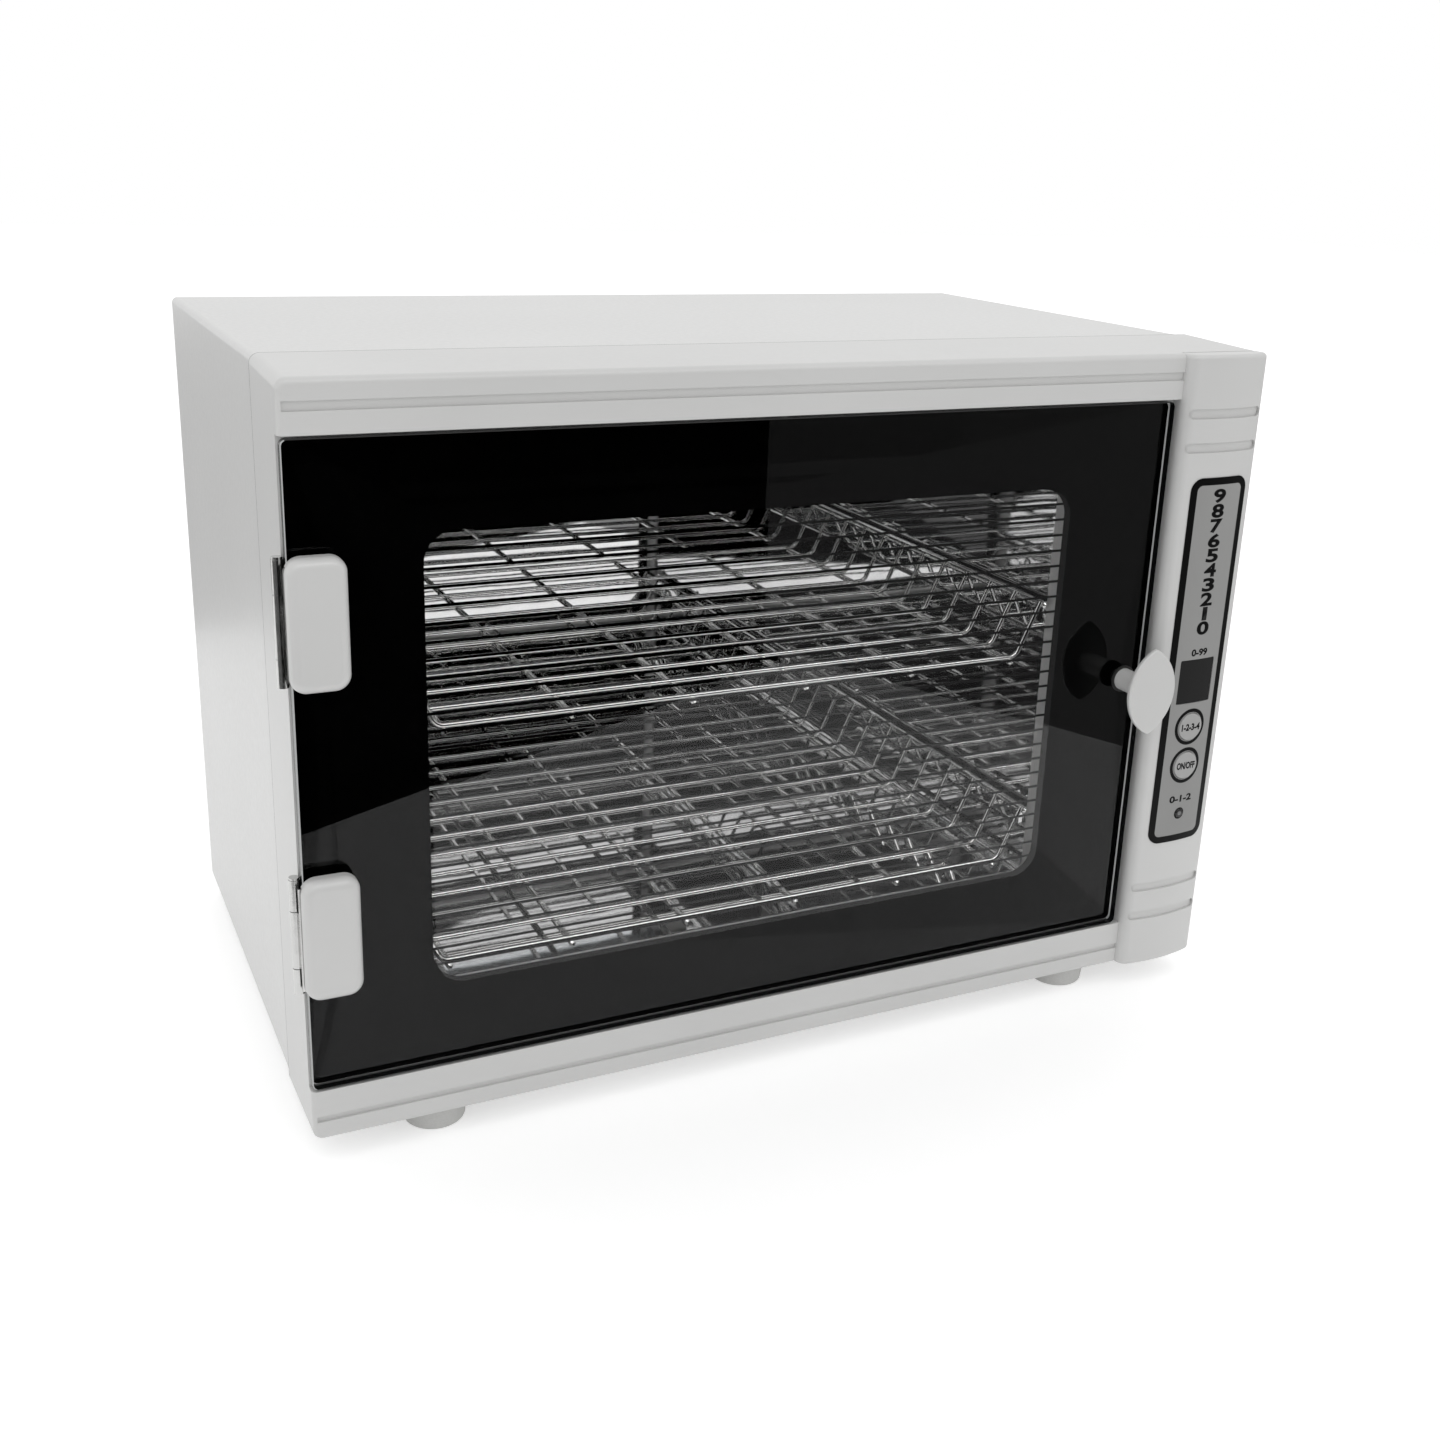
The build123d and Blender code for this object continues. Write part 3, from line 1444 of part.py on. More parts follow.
def all_pieces():
    """Every piece of the cabinet by its name."""
    pieces = {
        "front_frame": front_frame(),
        "control_column": control_column(),
        "label_overlay": label_overlay(),
        "display_lens": display_lens(),
        "display_module": display_module(),
        "power_lamp": power_lamp(),
        "select_key": control_key(select_drop),
        "power_key": control_key(power_drop),
        "key_switches": key_switches(),
        "control_board": control_board(),
        "board_screws": board_screws(),
        "column_screws": column_screws(),
        "door_glass": door_glass(),
        "door_print": door_print(),
        "hinge_cover_upper": hinge_cover(hinge_levels[0]),
        "hinge_cover_lower": hinge_cover(hinge_levels[1]),
        "door_leaf_upper": door_leaf(hinge_levels[0]),
        "door_leaf_lower": door_leaf(hinge_levels[1]),
        "frame_leaf_upper": frame_leaf(hinge_levels[0]),
        "frame_leaf_lower": frame_leaf(hinge_levels[1]),
        "hinge_pins": hinge_pins(),
        "frame_leaf_screws": frame_leaf_screws(),
        "clamp_plates": clamp_plates(),
        "glass_gaskets": glass_gaskets(),
        "door_hinge_screws": door_hinge_screws(),
        "door_knob": door_knob(),
        "knob_screw": knob_screw(),
        "strike_plate": strike_plate(),
        "sensor_magnet": sensor_magnet(),
        "reed_switch": reed_switch(),
        "catch_housing": catch_housing(),
        "catch_magnet": magnet_block(0.0),
        "catch_screws": catch_screws(),
        "door_seal": door_seal(),
        "chamber_liner": chamber_liner(),
        "liner_back": liner_back(),
        "liner_stands": liner_stands(),
        "basket_ledges": basket_ledges(),
        "upper_basket": wire_basket(upper_floor),
        "lower_basket": wire_basket(lower_floor),
        "lamp_tube": lamp_tube(),
        "lamp_caps": lamp_caps(),
        "lamp_holder_left": lamp_holder(-1),
        "lamp_holder_right": lamp_holder(1),
        "lamp_reflector": lamp_reflector(),
        "lamp_leads": lamp_leads(),
        "board_leads": board_leads(),
        "ballast": ballast(),
        "case_wrap": case_wrap(),
        "base_pan": base_pan(),
        "back_panel": back_panel(),
        "case_screws": case_screws(),
        "power_inlet": power_inlet(),
        "inlet_pins": inlet_pins(),
        "inlet_screws": inlet_screws(),
        "foot_screws": foot_screws(),
    }
    for name, (x, y) in foot_places().items():
        pieces[name] = foot(x, y)
    return pieces


def main():
    """Build every piece, move the origin to the bottom centre of the whole and write the files."""
    os.makedirs("parts", exist_ok=True)
    pieces = all_pieces()
    boxes = [piece.bounding_box() for piece in pieces.values()]
    low = [min(getattr(b.min, a) for b in boxes) for a in "XYZ"]
    high = [max(getattr(b.max, a) for b in boxes) for a in "XYZ"]
    shift = (-(low[0] + high[0]) / 2, -(low[1] + high[1]) / 2, -low[2])
    print("shift", [round(v, 3) for v in shift])
    print("size", [round(b - a, 2) for a, b in zip(low, high)])
    for name, piece in pieces.items():
        export_step(Pos(*shift) * piece, f"parts/{name}.step")


main()
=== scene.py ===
"""Tool sterilizer cabinet: finishes, printed figures, screw heads, stage, light and camera.

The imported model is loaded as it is. Its pieces get their finishes here, and small pieces that the
CAD model leaves plain are modelled on it. Everything is in metres: X to the cabinet's right, the
door towards -Y, the floor at Z 0.
"""
import math

import bpy
from bpy.props import FloatProperty, FloatVectorProperty, PointerProperty, StringProperty
from mathutils import Matrix, Vector


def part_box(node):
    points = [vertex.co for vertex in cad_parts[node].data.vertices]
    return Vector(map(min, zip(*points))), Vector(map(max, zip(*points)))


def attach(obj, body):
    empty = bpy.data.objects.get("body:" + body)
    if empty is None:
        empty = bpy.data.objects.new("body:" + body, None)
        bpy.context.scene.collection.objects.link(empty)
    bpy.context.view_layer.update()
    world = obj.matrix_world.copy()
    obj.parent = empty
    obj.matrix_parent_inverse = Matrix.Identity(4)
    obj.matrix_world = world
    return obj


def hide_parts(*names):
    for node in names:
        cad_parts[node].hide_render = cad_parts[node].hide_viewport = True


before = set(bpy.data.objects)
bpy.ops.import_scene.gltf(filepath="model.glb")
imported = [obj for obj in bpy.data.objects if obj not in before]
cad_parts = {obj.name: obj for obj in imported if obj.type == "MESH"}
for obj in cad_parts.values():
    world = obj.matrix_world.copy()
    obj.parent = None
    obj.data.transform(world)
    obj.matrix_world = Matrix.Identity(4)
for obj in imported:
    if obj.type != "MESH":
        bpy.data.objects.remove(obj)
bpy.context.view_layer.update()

bl_info = {
    "name": "Tool sterilizer cabinet",
    "version": (1, 0, 0),
    "blender": (4, 5, 0),
    "location": "3D View > Sidebar > Cabinet",
    "description": "Finishes and small pieces of a tool sterilizer cabinet, with its studio",
    "category": "Object",
}

MM = 0.001
QUARTER_TURN = Matrix.Rotation(math.radians(90), 4, "X")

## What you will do
Provide an exact reproduction of only those lines that start at the line containing "low = [min(getattr(b.min, a)" and end at the line containing "bpy.context.scene.collection.objects.link(empty)", inclusive.

## Reply
    low = [min(getattr(b.min, a) for b in boxes) for a in "XYZ"]
    high = [max(getattr(b.max, a) for b in boxes) for a in "XYZ"]
    shift = (-(low[0] + high[0]) / 2, -(low[1] + high[1]) / 2, -low[2])
    print("shift", [round(v, 3) for v in shift])
    print("size", [round(b - a, 2) for a, b in zip(low, high)])
    for name, piece in pieces.items():
        export_step(Pos(*shift) * piece, f"parts/{name}.step")


main()
=== scene.py ===
"""Tool sterilizer cabinet: finishes, printed figures, screw heads, stage, light and camera.

The imported model is loaded as it is. Its pieces get their finishes here, and small pieces that the
CAD model leaves plain are modelled on it. Everything is in metres: X to the cabinet's right, the
door towards -Y, the floor at Z 0.
"""
import math

import bpy
from bpy.props import FloatProperty, FloatVectorProperty, PointerProperty, StringProperty
from mathutils import Matrix, Vector


def part_box(node):
    points = [vertex.co for vertex in cad_parts[node].data.vertices]
    return Vector(map(min, zip(*points))), Vector(map(max, zip(*points)))


def attach(obj, body):
    empty = bpy.data.objects.get("body:" + body)
    if empty is None:
        empty = bpy.data.objects.new("body:" + body, None)
        bpy.context.scene.collection.objects.link(empty)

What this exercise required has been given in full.